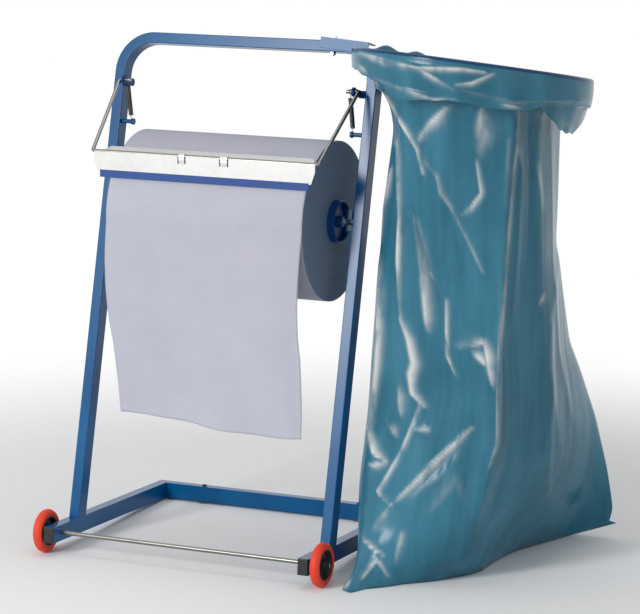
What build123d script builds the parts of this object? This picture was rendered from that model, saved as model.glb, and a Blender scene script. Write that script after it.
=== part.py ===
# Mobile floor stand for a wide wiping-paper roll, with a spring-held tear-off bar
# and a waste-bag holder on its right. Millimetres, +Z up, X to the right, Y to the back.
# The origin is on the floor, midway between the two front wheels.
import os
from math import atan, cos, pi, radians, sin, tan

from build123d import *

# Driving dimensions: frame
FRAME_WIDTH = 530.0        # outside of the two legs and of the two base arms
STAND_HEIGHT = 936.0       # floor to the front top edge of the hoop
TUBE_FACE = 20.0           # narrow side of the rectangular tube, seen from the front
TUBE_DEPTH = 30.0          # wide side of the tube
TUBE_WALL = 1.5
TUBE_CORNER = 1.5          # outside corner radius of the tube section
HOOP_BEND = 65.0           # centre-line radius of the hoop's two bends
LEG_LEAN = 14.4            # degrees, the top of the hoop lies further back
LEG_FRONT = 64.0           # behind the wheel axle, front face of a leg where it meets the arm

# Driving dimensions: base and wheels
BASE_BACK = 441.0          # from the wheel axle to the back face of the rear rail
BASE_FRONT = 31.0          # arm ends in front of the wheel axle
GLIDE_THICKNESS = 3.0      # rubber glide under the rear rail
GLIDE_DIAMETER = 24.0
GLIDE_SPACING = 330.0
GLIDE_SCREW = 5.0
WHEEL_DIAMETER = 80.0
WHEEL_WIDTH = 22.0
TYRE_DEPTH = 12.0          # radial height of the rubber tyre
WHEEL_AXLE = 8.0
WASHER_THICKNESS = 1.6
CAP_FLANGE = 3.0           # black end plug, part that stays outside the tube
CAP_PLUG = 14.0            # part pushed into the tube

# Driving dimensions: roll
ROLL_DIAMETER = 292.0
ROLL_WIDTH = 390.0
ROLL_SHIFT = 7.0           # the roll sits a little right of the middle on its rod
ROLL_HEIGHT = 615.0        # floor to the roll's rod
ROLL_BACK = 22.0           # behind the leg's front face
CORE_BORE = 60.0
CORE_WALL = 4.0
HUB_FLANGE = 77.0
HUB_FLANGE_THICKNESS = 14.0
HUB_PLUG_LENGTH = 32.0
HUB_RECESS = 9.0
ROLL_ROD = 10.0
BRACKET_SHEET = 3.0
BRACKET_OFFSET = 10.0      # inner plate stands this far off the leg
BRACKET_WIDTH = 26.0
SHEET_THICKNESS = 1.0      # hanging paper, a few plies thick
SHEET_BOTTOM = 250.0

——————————

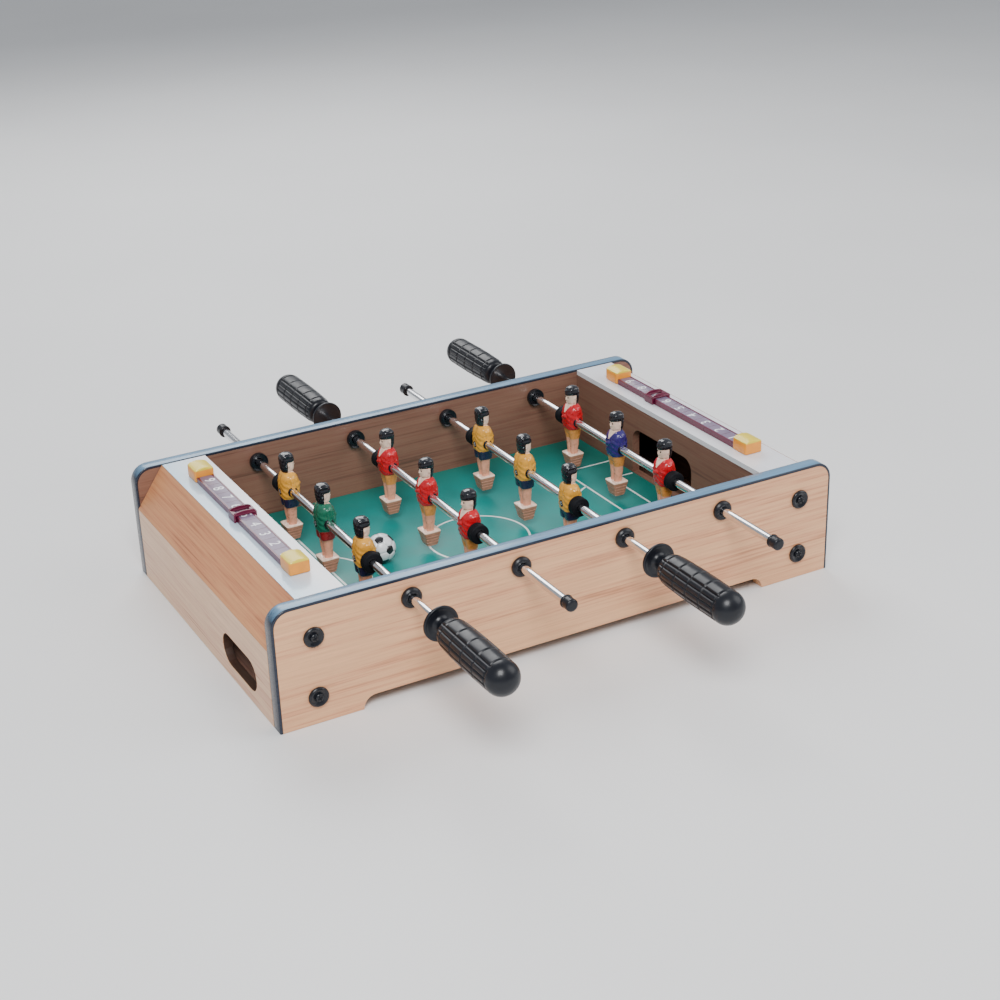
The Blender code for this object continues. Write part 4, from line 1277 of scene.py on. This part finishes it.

——————————

Look through the listing above and count the lines where the string "object" appears. Report the number only.

▶ WRITTEN ANSWER
2